On Thu, May 19, 2016 at 1:13 PM, Paul T. Bauman <ptbau...@gmail.com> wrote:

> This all sounds fine, but I admit I'm curious about where you need this as
> opposed to just using the element normal (not elem.normal()) to use in
> applying the loads. I don't doubt that you do, but I haven't run into a
> case yet where I needed this, although I've only been playing with
> membranes and not shells proper. Regardless, thanks for taking this on.
>


The motivation for this change is to make life easier for users who are
defining loads on shell meshes.

Imagine you have a TRI3 mesh, and you want to impose surface loads in some
(possibly overlapping) regions.
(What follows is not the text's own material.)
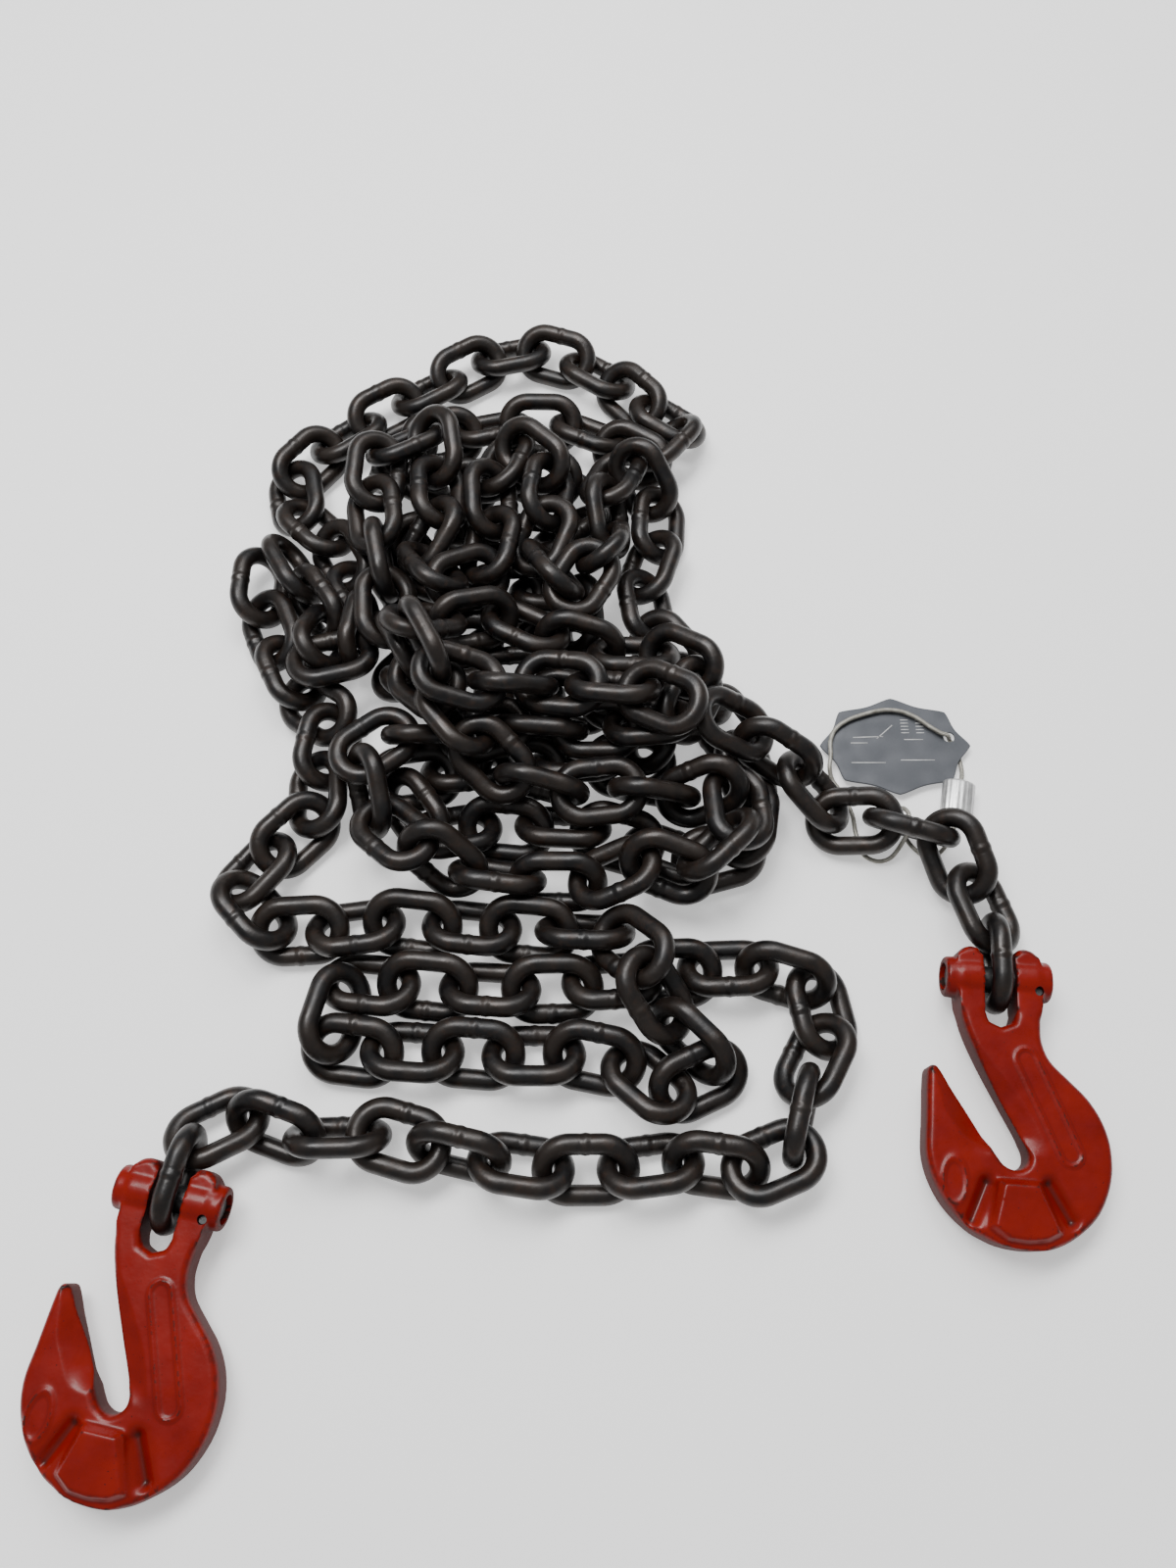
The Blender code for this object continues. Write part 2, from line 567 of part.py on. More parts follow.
def make_hook(side, pose, paint, steel):
    _, pin = hook_matrix(pose)
    reach = BOSS_HALF + 4
    shapes = [
        rounded_slab(HOOK_OUTLINE, HOOK_HALF_THICK, EDGE_ROUND),
        peg((SLOT_HALF, 0, 0), (BOSS_HALF, 0, 0), BOSS_RADIUS, 20),
        peg((-SLOT_HALF, 0, 0), (-BOSS_HALF, 0, 0), BOSS_RADIUS, 20),
        wing(-1),
        wing(1),
    ]
    cuts = [
        peg((-reach, 0, 0), (reach, 0, 0), LOAD_PIN_RADIUS + GAP + 0.1, 20),
        peg((GROOVE_X, RETAINER_Y, -reach), (GROOVE_X, RETAINER_Y, reach), RETAINER_RADIUS + GAP, 10),
    ]
    posed = [in_hook(s, pose) for s in shapes]
    united(f"hook_{side}", posed, paint, pin, [in_hook(s, pose) for s in cuts])
    rings = [
        circle(x, radius)
        for x, radius in (
            (-LOAD_PIN_HALF, LOAD_PIN_RADIUS - 1), (1 - LOAD_PIN_HALF, LOAD_PIN_RADIUS),
            (GROOVE_X - GROOVE_HALF, LOAD_PIN_RADIUS), (GROOVE_X - GROOVE_HALF, GROOVE_RADIUS),
            (GROOVE_X + GROOVE_HALF, GROOVE_RADIUS), (GROOVE_X + GROOVE_HALF, LOAD_PIN_RADIUS),
            (LOAD_PIN_HALF - 1, LOAD_PIN_RADIUS), (LOAD_PIN_HALF, LOAD_PIN_RADIUS - 1),
        )
    ]
    new_object(f"load_pin_{side}", *in_hook(loft(rings), pose), steel, pin)
    spring = peg((GROOVE_X, RETAINER_Y, -8), (GROOVE_X, RETAINER_Y, 7), RETAINER_RADIUS, 8)
    new_object(f"retaining_pin_{side}", *in_hook(spring, pose), steel, pin)


def circle(x, radius, sides=16):
    """A ring of points round the load pin's axis."""
    turn = 2 * math.pi * np.arange(sides) / sides
    return np.stack([np.full(sides, x), radius * np.cos(turn), radius * np.sin(turn)], axis=1)



# ---- tag, its wire and the ferrule
TAG_CENTRE = np.array((162.5, 52.6, 4.2))
TAG_THICK = 1.2
TAG_HALF = (37.5, 26.5)
TAG_LOBES = 8
TAG_WAVE = 0.055
TAG_STEPS = 48
TAG_HOLE = (29.0, 5.0)
TAG_HOLE_RADIUS = 3.0
WIRE_RADIUS = 1.2
WIRE_BEVEL = 2
WIRE_STEPS = 2
FERRULE_CENTRE = np.array((190.8, 18.6, 6.5))
FERRULE_TURN = math.radians(-11.5)
FERRULE_LENGTH = 18.0
BARREL_RADIUS = 4.6
BARREL_X = 3.2

# hand-chosen route of the wire: from the ferrule, once round the tied link, and through the tag
WIRE_ROUTE = [
    (188.8, 9.2, 6.5), (186.5, 2, 4.2), (182, -5, 2.2), (175, -10, 1.7), (168.5, -6, 1.7),
    (164, 0.5, 1.6), (163, 7, 1.7), (161, 13, 4.5), (161, 14, 11), (162.5, 9, 15.8), (162, 1, 16),
    (159, -5, 10), (154, -10.5, 4), (147, -11.5, 1.9), (140.5, -7, 1.7), (138, 4, 1.8), (137, 14, 2),
    (133, 25, 2.5), (128, 33, 3.5), (126.5, 39, 6), (127.5, 46, 6.8), (128, 54, 6.8), (131, 61, 6.8),
    (138, 66.5, 6.8), (147, 70, 6.8), (157, 72.5, 6.8), (166, 72, 6.8), (174, 68.5, 6.8),
    (181, 63, 6.8), (186.5, 59, 7), (189.6, 57.9, 7), (191.2, 57.1, 5.2), (191.9, 56.8, 3.2),
    (193.6, 55, 1.7), (195.5, 51, 1.6), (196.5, 44, 1.8), (196.5, 38, 2.6), (195, 33, 5),
    (192.8, 28.2, 6.5),
]


def tag_point(x, y, w):
    return TAG_CENTRE + np.array((x, y, w))


def tag_outline():
    points = []
    for k in range(TAG_STEPS):
        t = 2 * math.pi * k / TAG_STEPS
        wave = 1 + TAG_WAVE * math.cos(TAG_LOBES * t)
        points.append((TAG_HALF[0] * wave * math.cos(t), TAG_HALF[1] * wave * math.sin(t)))
    return points


def make_tag(zinc):
    rings = [
        np.array([tag_point(x, y, w) for x, y in tag_outline()])
        for w in (-TAG_THICK / 2, TAG_THICK / 2)
    ]
    x, y = TAG_HOLE
    hole = peg(tag_point(x, y, -3), tag_point(x, y, 3), TAG_HOLE_RADIUS, 12)
    united("tag_plate", [loft(rings)], zinc, tag_point(x, y, 0), [hole])


def wire_curve(name, points, radius, mat, origin):
    """A round wire along a line of points, as a curve with a bevel and filled caps."""
    curve = bpy.data.curves.new(name, "CURVE")
    curve.dimensions = "3D"
    curve.bevel_depth = radius * MM
    curve.bevel_resolution = WIRE_BEVEL
    curve.use_fill_caps = True
    spline = curve.splines.new("POLY")
    spline.points.add(len(points) - 1)
    for spot, place in zip(spline.points, (np.asarray(points) - origin) * MM):
        spot.co = (*place, 1)
    curve.materials.append(mat)
    obj = bpy.data.objects.new(name, curve)
    bpy.context.scene.collection.objects.link(obj)
    obj.location = (np.array(origin) - ORIGIN) * MM


def make_wire(centres, axes, steel, aluminium):
    tied = len(centres) + TIED
    bar = centres[tied] + HALF_WIDTH * axes[tied][:, 1] * (-1 if axes[tied][2, 1] > 0 else 1)
    wire_curve("tag_wire", smooth_curve(WIRE_ROUTE, WIRE_STEPS), WIRE_RADIUS, steel, bar)
    outline = []
    for side in (1, -1):
        for k in range(7):
            t = math.radians(-75 + 25 * k) if side > 0 else math.radians(105 + 25 * k)
            outline.append((side * BARREL_X + BARREL_RADIUS * math.cos(t), BARREL_RADIUS * math.sin(t)))
    c, s = math.cos(FERRULE_TURN), math.sin(FERRULE_TURN)
    along, across = np.array((-s, c, 0)), np.array((c, s, 0))
    rings = [
        np.array([FERRULE_CENTRE + x * across + end * along + (0, 0, z) for x, z in outline])
        for end in (-FERRULE_LENGTH / 2, FERRULE_LENGTH / 2)
    ]
    new_object("wire_ferrule", *loft(rings[::-1]), aluminium, bar)


# ---- build
def clear_scene():
    for obj in list(bpy.data.objects):
        bpy.data.objects.remove(obj)


def main():
    clear_scene()
    oiled = material("oiled_chain", (0.035, 0.03, 0.03), 0.85, 0.42)
    paint = material("red_paint", (0.55, 0.06, 0.04), 0.0, 0.35)
    steel = material("plated_steel", (0.55, 0.55, 0.53), 1.0, 0.4)
    dark = material("pin_steel", (0.06, 0.055, 0.055), 1.0, 0.45)
    zinc = material("zinc_tag", (0.42, 0.44, 0.46), 0.9, 0.5)
    aluminium = material("ferrule_aluminium", (0.75, 0.74, 0.73), 0.9, 0.45)
    centres, axes, groups, _ = lay_chain()
    make_chain(centres, axes, groups, oiled)
    make_hook("left", LEFT_HOOK, paint, dark)
    make_hook("right", RIGHT_HOOK, paint, dark)
    make_tag(zinc)
    make_wire(centres, axes, steel, aluminium)


main()
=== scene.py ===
"""Looks of the load binder chain: fine links, forged hooks, tag, wire and ferrule on the frame.
The links are laid by the same rule as the frame's, so each lies where its plain one does."""
import json
import math

import bmesh
import bpy
import numpy as np
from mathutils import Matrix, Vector

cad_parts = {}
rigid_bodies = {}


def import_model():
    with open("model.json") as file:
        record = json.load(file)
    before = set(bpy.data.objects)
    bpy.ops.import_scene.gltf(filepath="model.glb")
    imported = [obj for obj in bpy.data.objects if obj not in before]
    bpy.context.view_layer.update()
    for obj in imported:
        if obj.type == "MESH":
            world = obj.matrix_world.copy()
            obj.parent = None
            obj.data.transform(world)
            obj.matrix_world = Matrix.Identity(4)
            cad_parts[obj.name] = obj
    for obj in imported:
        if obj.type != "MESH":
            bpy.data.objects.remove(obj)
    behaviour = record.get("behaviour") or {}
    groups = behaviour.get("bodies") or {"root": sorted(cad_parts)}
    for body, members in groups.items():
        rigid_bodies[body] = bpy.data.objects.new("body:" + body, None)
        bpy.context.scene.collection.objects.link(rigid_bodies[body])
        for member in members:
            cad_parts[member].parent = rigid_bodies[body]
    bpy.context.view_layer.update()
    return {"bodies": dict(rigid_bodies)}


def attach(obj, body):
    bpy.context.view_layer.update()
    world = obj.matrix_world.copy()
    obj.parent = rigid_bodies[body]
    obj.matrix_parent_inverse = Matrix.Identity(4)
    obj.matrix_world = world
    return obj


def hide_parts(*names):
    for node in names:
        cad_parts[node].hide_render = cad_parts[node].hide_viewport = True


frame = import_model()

# ---- chain link: 10 mm bar, 30 mm pitch
BAR = 10.0
PITCH = 30.0
INSIDE_WIDTH = 15.0
HALF_WIDTH = (INSIDE_WIDTH + BAR) / 2
CROWN_X = (PITCH + BAR) / 2
CROWN_Y = HALF_WIDTH * math.tan(math.radians(22.5))
STRAIGHT = CROWN_X - HALF_WIDTH + CROWN_Y
LINK_CORNERS = np.array(
    [
        (STRAIGHT, -HALF_WIDTH, 0),
        (CROWN_X, -CROWN_Y, 0),
        (CROWN_X, CROWN_Y, 0),
        (STRAIGHT, HALF_WIDTH, 0),
        (-STRAIGHT, HALF_WIDTH, 0),
        (-CROWN_X, CROWN_Y, 0),
        (-CROWN_X, -CROWN_Y, 0),
        (-STRAIGHT, -HALF_WIDTH, 0),
    ],
    float,
)

# ---- clevis grab hook, in its own frame: x along the load pin, y towards the clevis, pin at 0, 0
EAR_TOP = 12.5
HOOK_PITCH = math.radians(3.0)
PIN_HEIGHT = 18.0
PIN_TO_LINK = 8.4
EAR_RING_OFFSETS = (13.5, 4.5)   # rings that fill the ears: how far out, and above mid-thickness

# hook pose on the floor: pin x, pin y, turn of the hook's +y from the floor's +Y, anticlockwise
LEFT_HOOK = (-185.0, -177.5, math.radians(-12))
RIGHT_HOOK = (194.5, -78.0, math.radians(-4))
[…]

To do that, you'd have to use subdomain
IDs, which means you have to make the subdomain regions conform to the load
regions. This can lead to unnecessarily complicated subdomains that are a
pain for the person making the mesh.

It's much easier to use sidesets for this purpose (which is what TRISHELL3
and SHELL4 allow) because we can add multiple sidesets per side.

Another advantage is that it allows us to use subdomains to store material
properties (e.g. Young's modulus) and boundary_ids to store "surface
properties" (like loads), which leads to a clearer separation of
"volumetric" and "surface" properties.

Let me know if you agree with the comments above?